Turkey’s economic and political influence is gradually expanding into the disorganized regions that surround it. In the Balkans, the Caucuses, and the Middle East, reaching out to Muslim populations – Arabs, Persians, Bosnians, Albanians, Azeris, Chechens, etc. – is a natural and effective way for Turkey to become influential. As a result, non-Muslim countries in the region, such as Russia, Armenia, and Serbia, will probably become less friendly to Turkey in the future if its power continues to grow. This does not mean that Turkey will be allies with every Muslim group or enemies of every non-Muslim group. It does mean, however, that Turkey may be in an early phase of reconstituting itself as a leader of the Muslim world, a position it held between the Fall of Constantinople in the fifteenth century and WW1 in the twentieth century.
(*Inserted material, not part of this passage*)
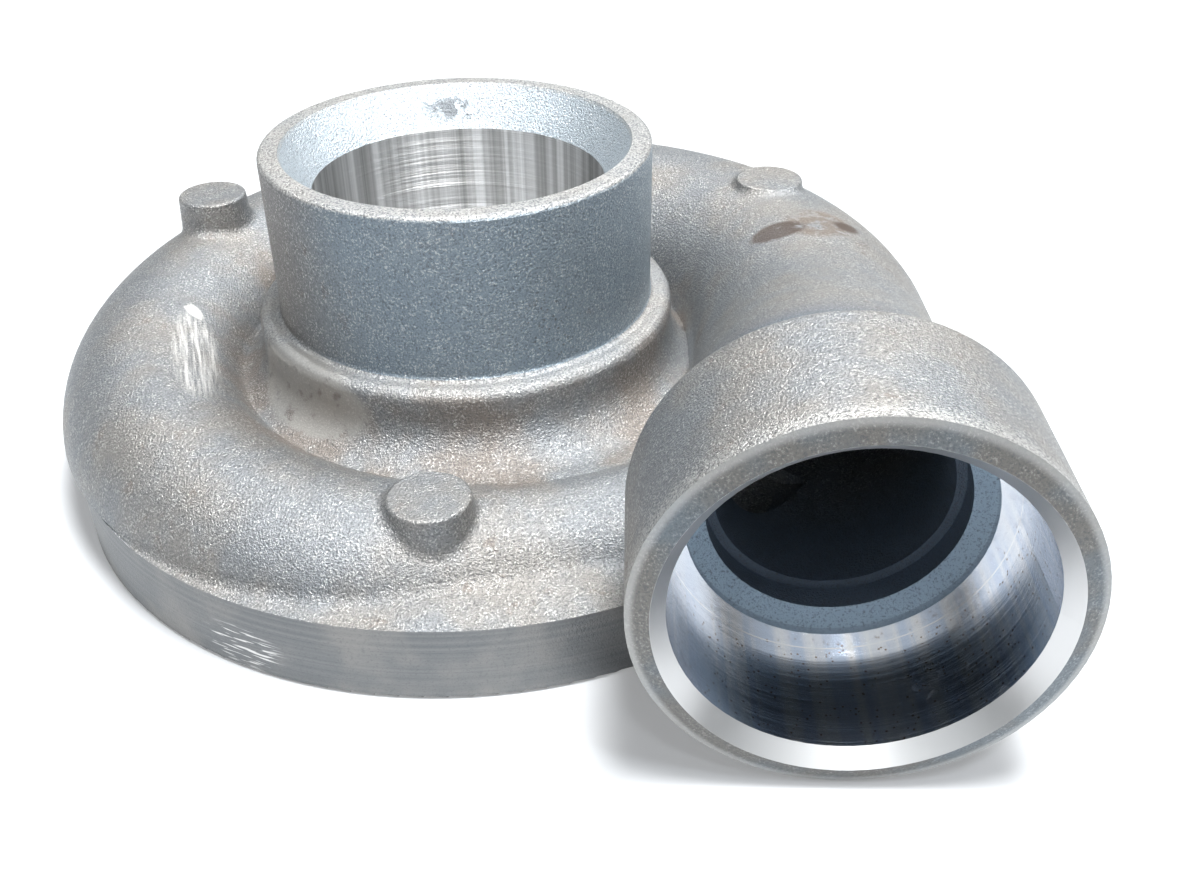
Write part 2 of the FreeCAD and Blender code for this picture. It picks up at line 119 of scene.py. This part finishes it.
def calc(tree, operation, *values):
    """One Math node on numbers or links, and its result."""
    return add(tree, "ShaderNodeMath", list(enumerate(values)), operation=operation).outputs[0]


def vector_calc(tree, operation, *values, result="Vector"):
    """One Vector Math node on vectors or links, and its result."""
    node = add(tree, "ShaderNodeVectorMath", list(enumerate(values)), operation=operation)
    return node.outputs[result]


def rise(tree, value, low, high):
    """0 below low and 1 above high, with a smooth step between; falls where low is above high."""
    limits = [("Value", value), ("From Min", low), ("From Max", high)]
    return add(tree, "ShaderNodeMapRange", limits, interpolation_type="SMOOTHSTEP").outputs[0]


def within(tree, value, low, high):
    """1 where a value lies between two limits, and 0 outside."""
    return calc(tree, "COMPARE", value, (low + high) / 2, (high - low) / 2)


def times(tree, *masks):
    """The product of several masks or numbers."""
    result = masks[0]
    for mask in masks[1:]:
        result = calc(tree, "MULTIPLY", result, mask)
    return result


def most(tree, *masks):
    """The largest of several masks."""
    result = masks[0]
    for mask in masks[1:]:
        result = calc(tree, "MAXIMUM", result, mask)
    return result


def blend_colour(tree, share, under, over):
    """One colour laid over another by a share."""
    inputs = [(0, share), (6, under), (7, over)]
    return add(tree, "ShaderNodeMix", inputs, data_type="RGBA").outputs[2]


def blend_value(tree, share, under, over):
    """One number laid over another by a share."""
    inputs = [(0, share), (2, under), (3, over)]
    return add(tree, "ShaderNodeMix", inputs, data_type="FLOAT").outputs[0]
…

And of course, it is particularly hard to become a leader of the Muslim world when you are too chummy with Israel.

That said, it is also not in Turkey’s interests to break completely with Israel, at least not yet. Israel is still a very powerful country in the Middle East. Because of its technological prowess, Israel will perhaps become even more powerful compared to its neighbors in future years (though perhaps not, since its population is relatively small). Israel also continues to have the support of the United States, the world’s sole superpower. Thus, it is likely that Turkish relations with Israel will bend before they break, if indeed they ever do break. The Gaza flotilla incident of 2010 was one example of such bending. In the future, Turkey will have many more opportunities to sour its relations with Israel, as there are sure to be violent flare-ups between Israel and Arab populations that it can choose to criticize.

To predict when Turkey might break completely with Israel, though, two areas to watch are Bulgaria and Greece. Because these countries occupy the only vulnerable approaches to the heartland of Turkey surrounding Istanbul – Greece from the sea and Bulgaria on land – Turkey will want to lure them into its sphere of influence if it ever becomes powerful enough to do so. So long as the US remains a superpower, however, it may see such a move as a challenge to the alliance systems it has formed in Eastern Europe and the Eastern Mediterranean. Europe, and specifically countries like Romania and Russia, may not be too enthused by this either. As a result, Greece and Bulgaria are the areas where Turkish relations with the US may be most likely to worsen in the decades ahead — perhaps even more so than in Iraqi Kurdistan, which the US has formed close ties with during the past 25 years, but which the Turkish government is ambivalent about because it fears Kurdish secessionism and militancy within eastern and central Turkey. Worsening relations between the US and Turkey could mean a shattered relationship between Turkey and Israel.